Texas agriculture produces the raw material at a scale that makes processing infrastructure economically self-sustaining. The state routinely leads national rankings in cattle, cotton, and grain sorghum production (USDA National Agricultural Statistics Service, Texas Field Office), which means processing capacity has concentrated here to avoid long-haul transport costs on perishable or bulky commodities.
The scope described on this page is limited to Texas-domiciled operations subject to Texas Department of Agriculture jurisdiction and applicable federal oversight. Out-of-state processors handling Texas commodities, purely financial agribusiness entities (commodity trading desks, crop insurance underwriters), and retail food establishments fall outside the primary coverage here. Federal programs touching Texas processors — including USDA Food Safety and Inspection Service (FSIS) mandates for federally inspected meat plants — are referenced where they intersect with state operations but are not the central subject. A broader view of the state's agricultural economy appears at Texas Agricultural Economy.
How it works
The mechanics follow a commodity-specific but structurally similar pattern: farm output is aggregated, graded, and either stored or immediately processed, with value added at each stage.

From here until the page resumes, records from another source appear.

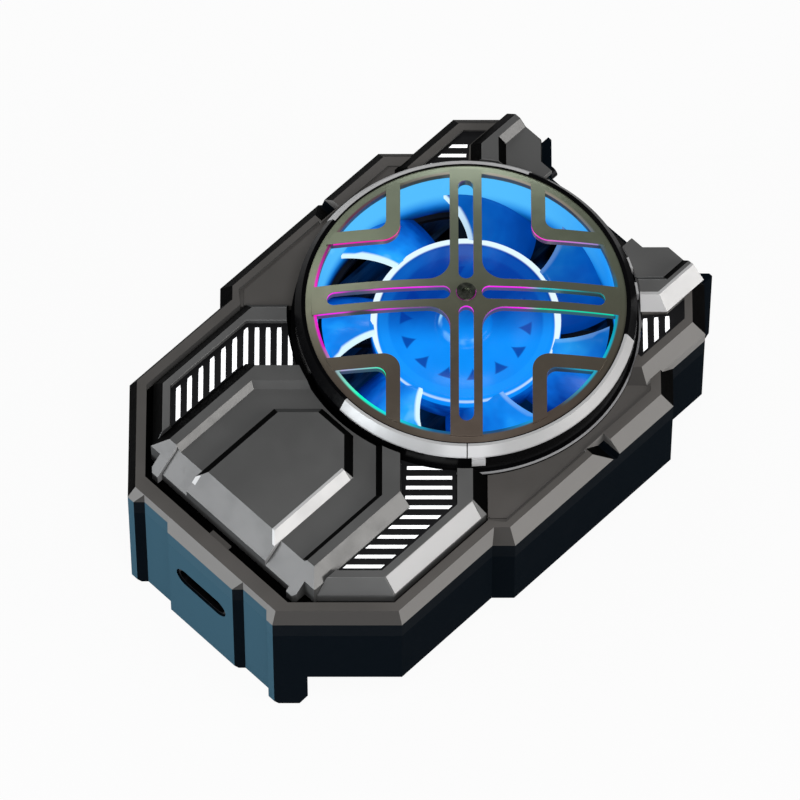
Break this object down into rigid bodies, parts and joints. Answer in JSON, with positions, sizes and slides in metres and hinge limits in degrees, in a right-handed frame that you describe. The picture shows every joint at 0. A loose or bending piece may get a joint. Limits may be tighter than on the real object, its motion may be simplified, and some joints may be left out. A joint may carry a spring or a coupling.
{
  "type": "phone cooling fan",
  "caption": "Clip-on phone cooler: bevelled dark housing, round lit fan under a domed cross grille, slotted vents, fixed jaw and sprung sliding jaw.",
  "frame": {"origin": "middle of the cold face that lies on the phone, on the fan axis", "axes": "+X from the socket end to the sliding jaw, +Y across the phone, +Z away from the phone"},
  "size_m": [0.0818, 0.056, 0.0325],
  "materials": {
    "top_shell": "satin, dark grey",
    "bottom_shell": "matte, near-black blue",
    "shield": "satin, dark grey",
    "frame_plastic": "satin, dark grey",
    "silver_paint": "silver paint",
    "vent_black": "matte black",
    "light_guide": "milky, lit from inside",
    "collar_black": "gloss black",
    "gunmetal": "satin gunmetal",
    "impeller_blue": "clear blue, lit from inside",
    "magnet": "plain",
    "steel": "plain",
    "bronze": "sintered",
    "stator_coat": "coated",
    "bare_aluminium": "plain",
    "black_aluminium": "black anodised",
    "ceramic": "white ceramic",
    "pad_grey": "soft",
    "board_green": "solder mask",
    "rubber_black": "matte"
  },
  "bodies": {
    "housing": {"upper_housing": "top_shell", "lower_housing": "bottom_shell", "shield_panel": "shield", "shield_cap": "shield", "cap_accent": "silver_paint", "vent_bezel_left": "frame_plastic", "vent_bezel_right": "frame_plastic", "bezel_accent": "silver_paint", "vent_grille_left": "vent_black", "vent_grille_right": "vent_black", "light_guide_left": "light_guide", "light_guide_right": "light_guide", "horn_left": "frame_plastic", "horn_right": "frame_plastic", "horn_accent": "silver_paint", "far_grille_left": "vent_black", "far_grille_right": "vent_black", "far_light_left": "light_guide", "far_light_right": "light_guide", "fan_collar": "collar_black", "collar_trim": "silver_paint", "collar_clips": "silver_paint", "fan_grille": "gunmetal", "grille_screw": "steel", "shaft_bearing": "bronze", "motor_stator": "stator_coat", "fan_frame": "vent_black", "led_ring": "light_guide", "heat_sink": "black_aluminium", "peltier_module": "ceramic", "cold_plate": "bare_aluminium", "contact_pad": "pad_grey", "clamp_screws": "steel", "circuit_board": "board_green", "usb_port": "steel", "board_screws": "steel", "fixed_jaw_pad": "rubber_black", "jaw_springs": "steel", "rod_bushes": "bronze", "housing_screws": "steel"},
    "rotor": {"impeller": "impeller_blue", "magnet_ring": "magnet", "fan_shaft": "steel"},
    "jaw": {"sliding_jaw": "bottom_shell", "sliding_jaw_pad": "rubber_black", "guide_rods": "steel"}
  },
  "joints": [
    {"name": "fan_spin", "type": "hinge", "parent": "housing", "child": "rotor", "pos_m": [0, 0, 0.0156], "axis": [0, 0, 1], "continuous": true},
    {"name": "jaw_slide", "type": "slide", "parent": "housing", "child": "jaw", "axis": [1, 0, 0], "range_m": [0, 0.02], "stiffness_N_per_m": 120, "springref_m": -0.03, "deforming": ["jaw_springs"]}
  ]
}
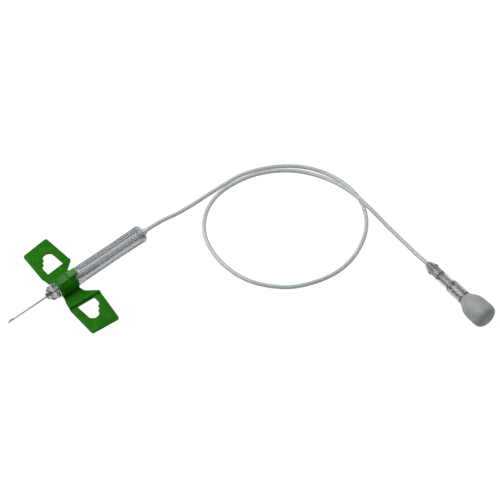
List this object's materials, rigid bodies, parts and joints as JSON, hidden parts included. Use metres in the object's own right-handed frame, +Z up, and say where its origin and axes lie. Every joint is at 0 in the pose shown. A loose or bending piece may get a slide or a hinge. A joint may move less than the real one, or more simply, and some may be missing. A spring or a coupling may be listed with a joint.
{
  "type": "butterfly needle",
  "caption": "Winged infusion needle with a clear sliding needle guard, a green wing clip, looped thin tubing and a capped Luer connector.",
  "frame": {"origin": "on the table plane, under the middle of the needle and guard, without the tubing and its connector", "axes": "+X from the needle's tip along its axis towards the tubing, +Y across the wings, +Z up from the table"},
  "size_m": [0.1509, 0.1472, 0.0106],
  "materials": {
    "stainless_steel": "drawn and polished tube",
    "hub_acrylic": "clear moulding, glossy",
    "clear_polycarbonate": "clear moulding, glossy",
    "green_vinyl": "soft moulding, satin",
    "tubing_vinyl": "clear extruded tube, glossy",
    "frosted_polyethylene": "frosted, slightly translucent"
  },
  "bodies": {
    "needle": {"cannula": "stainless_steel", "needle_hub": "hub_acrylic", "tubing": "tubing_vinyl", "luer_connector": "clear_polycarbonate"},
    "guard": {"guard_barrel": "clear_polycarbonate", "barrel_end_cap": "clear_polycarbonate", "wing_clip": "green_vinyl"},
    "cap": {"luer_cap": "frosted_polyethylene"}
  },
  "joints": [
    {"name": "guard_slide", "type": "slide", "parent": "needle", "child": "guard", "axis": [-1, 0, 0], "range_m": [0, 0.021]},
    {"name": "cap_pull", "type": "slide", "parent": "needle", "child": "cap", "axis": [-0.0521, -0.9938, 0.0979], "range_m": [0, 0.012]}
  ]
}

For beef — Texas's single largest agricultural commodity by cash receipts — the chain runs from cow-calf operations through stocker/backgrounder phases, into commercial feedlots concentrated in the Texas Panhandle, and finally into federally inspected packing plants. The Panhandle feedlot complex is among the densest in North America; Deaf Smith, Castro, and Parmer counties collectively hold capacity for millions of head at any given time. Packing plants in the region operate under continuous FSIS inspection and must comply with Hazard Analysis and Critical Control Points (HACCP) plans (USDA FSIS, HACCP Regulations, 9 CFR Part 417).
Cotton processing follows a parallel but geographically distinct track. Seed cotton moves from farm to gin, where lint is separated from seed. The lint is compressed into 480-pound bales for textile export; the cottonseed moves into crush facilities that separate oil, hulls, and meal. Texas accounts for roughly 25 to 40 percent of U.S. cotton production in most years (USDA NASS Cotton Ginnings Summary), making gin capacity a meaningful infrastructure planning question for the state.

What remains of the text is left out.